# Job
Render every entry exactly as it appears.

(Records with modeling code)
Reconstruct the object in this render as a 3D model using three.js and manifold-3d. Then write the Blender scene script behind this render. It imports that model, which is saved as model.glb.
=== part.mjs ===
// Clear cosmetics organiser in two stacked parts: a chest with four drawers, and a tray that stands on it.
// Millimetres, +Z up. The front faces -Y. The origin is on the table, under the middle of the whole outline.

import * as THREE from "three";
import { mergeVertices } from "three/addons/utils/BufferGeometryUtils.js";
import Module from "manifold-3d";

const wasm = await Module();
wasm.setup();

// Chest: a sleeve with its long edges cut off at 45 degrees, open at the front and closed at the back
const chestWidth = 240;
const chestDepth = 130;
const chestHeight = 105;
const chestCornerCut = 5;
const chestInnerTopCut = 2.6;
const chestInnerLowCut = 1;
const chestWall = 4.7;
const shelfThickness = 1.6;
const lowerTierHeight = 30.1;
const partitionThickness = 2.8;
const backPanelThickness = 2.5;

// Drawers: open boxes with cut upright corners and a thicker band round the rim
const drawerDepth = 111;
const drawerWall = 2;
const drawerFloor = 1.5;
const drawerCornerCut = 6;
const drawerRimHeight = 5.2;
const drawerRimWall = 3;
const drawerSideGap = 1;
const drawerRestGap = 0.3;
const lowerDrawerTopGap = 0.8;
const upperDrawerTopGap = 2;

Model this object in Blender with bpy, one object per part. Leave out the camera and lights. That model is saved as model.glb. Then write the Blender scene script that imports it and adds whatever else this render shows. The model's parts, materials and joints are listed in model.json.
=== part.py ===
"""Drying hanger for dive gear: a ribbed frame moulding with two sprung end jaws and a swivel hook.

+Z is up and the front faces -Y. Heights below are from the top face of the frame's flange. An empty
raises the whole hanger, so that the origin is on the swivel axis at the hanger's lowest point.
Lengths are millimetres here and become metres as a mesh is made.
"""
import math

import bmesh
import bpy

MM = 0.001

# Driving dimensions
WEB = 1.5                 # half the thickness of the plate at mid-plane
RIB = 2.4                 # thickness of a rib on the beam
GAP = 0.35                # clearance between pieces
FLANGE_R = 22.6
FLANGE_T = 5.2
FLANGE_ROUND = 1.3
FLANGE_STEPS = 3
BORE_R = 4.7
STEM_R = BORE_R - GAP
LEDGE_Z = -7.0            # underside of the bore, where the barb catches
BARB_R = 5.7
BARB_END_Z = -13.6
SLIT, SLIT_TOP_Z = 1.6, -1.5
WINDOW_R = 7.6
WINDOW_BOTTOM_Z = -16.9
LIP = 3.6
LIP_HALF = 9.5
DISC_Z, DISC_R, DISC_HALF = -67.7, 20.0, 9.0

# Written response
Reconstruct the object in this render as a 3D model using three.js and manifold-3d. Then write the Blender scene script behind this render. It imports that model, which is saved as model.glb.
=== part.mjs ===
// Clear cosmetics organiser in two stacked parts: a chest with four drawers, and a tray that stands on it.
// Millimetres, +Z up. The front faces -Y. The origin is on the table, under the middle of the whole outline.

import * as THREE from "three";
import { mergeVertices } from "three/addons/utils/BufferGeometryUtils.js";
import Module from "manifold-3d";

const wasm = await Module();
wasm.setup();

// Chest: a sleeve with its long edges cut off at 45 degrees, open at the front and closed at the back
const chestWidth = 240;
const chestDepth = 130;
const chestHeight = 105;
const chestCornerCut = 5;
const chestInnerTopCut = 2.6;
const chestInnerLowCut = 1;
const chestWall = 4.7;
const shelfThickness = 1.6;
const lowerTierHeight = 30.1;
const partitionThickness = 2.8;
const backPanelThickness = 2.5;

// Drawers: open boxes with cut upright corners and a thicker band round the rim
const drawerDepth = 111;
const drawerWall = 2;
const drawerFloor = 1.5;
const drawerCornerCut = 6;
const drawerRimHeight = 5.2;
const drawerRimWall = 3;
const drawerSideGap = 1;
const drawerRestGap = 0.3;
const lowerDrawerTopGap = 0.8;
const upperDrawerTopGap = 2;

Model this object in Blender with bpy, one object per part. Leave out the camera and lights. That model is saved as model.glb. Then write the Blender scene script that imports it and adds whatever else this render shows. The model's parts, materials and joints are listed in model.json.
=== part.py ===
"""Drying hanger for dive gear: a ribbed frame moulding with two sprung end jaws and a swivel hook.

+Z is up and the front faces -Y. Heights below are from the top face of the frame's flange. An empty
raises the whole hanger, so that the origin is on the swivel axis at the hanger's lowest point.
Lengths are millimetres here and become metres as a mesh is made.
"""
import math

import bmesh
import bpy

MM = 0.001

# Driving dimensions
WEB = 1.5                 # half the thickness of the plate at mid-plane
RIB = 2.4                 # thickness of a rib on the beam
GAP = 0.35                # clearance between pieces
FLANGE_R = 22.6
FLANGE_T = 5.2
FLANGE_ROUND = 1.3
FLANGE_STEPS = 3
BORE_R = 4.7
STEM_R = BORE_R - GAP
LEDGE_Z = -7.0            # underside of the bore, where the barb catches
BARB_R = 5.7
BARB_END_Z = -13.6
SLIT, SLIT_TOP_Z = 1.6, -1.5
WINDOW_R = 7.6
WINDOW_BOTTOM_Z = -16.9
LIP = 3.6
LIP_HALF = 9.5
DISC_Z, DISC_R, DISC_HALF = -67.7, 20.0, 9.0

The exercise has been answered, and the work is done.